A test for mapping should represent this aspect. Of course, translating a column into a predicate is easy and useful, specially when copying data. Still, the full power of mapping seems to involve a single query over disparate sources with disparate schemas.

A real world case is OpenLink's ongoing work for mapping WordPress, Mediawiki, phpBB, Drupal, and possibly other popular web applications into SIOC.

Using this as a benchmark might make sense because the source schemas are widely known, there is a lot of real world data in these systems, and the test driver might even be the same as with the above proposed triple store benchmark. The query mix might have to be somewhat tailored.

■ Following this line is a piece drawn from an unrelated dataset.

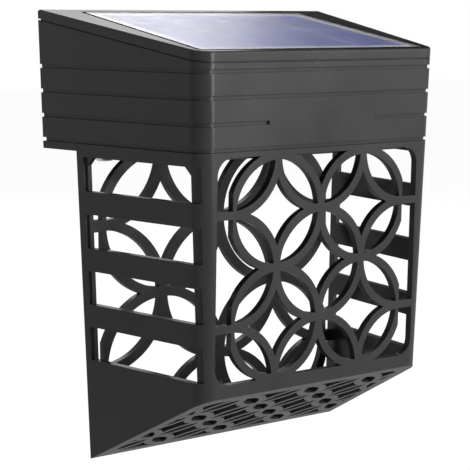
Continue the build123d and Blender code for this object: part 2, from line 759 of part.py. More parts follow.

Another "enterprise style" scenario might be to take the TPC C and TPC D databases — after all both have products, customers and orders — and map them into a common ontology. Then there could be queries sometimes running on only one, sometimes joining both.

Considering the times and the audience, the WordPress/Mediawiki scenario might be culturally more interesting and more fun to demo.

The test has two aspects: Throughput and coverage. I think these should be measured separately.

The throughput can be measured with queries that are generally sensible, such as "get articles by an author that I know with tags t1 and t2."

Then there are various pathological queries that work specially poorly with mapping. For example, if the types of subjects are not given, if the predicate is known at run time only, if the graph is not given, we get a union of everything joined with another union of everything and many of the joins between the terms of the different unions are identically empty but the software may not know this.

In a real world case, I would simply forbid such queries. In the benchmarking case, these may be of some interest. If the mapping is clever enough, it may survive cases like "list all predicates and objects of everything called gizmo where the predicate is in the product ontology".

It may be good to divide the test into a set of straightforward mappings and special cases and measure them separately. The former will be queries that a reasonably written application would do for producing user reports.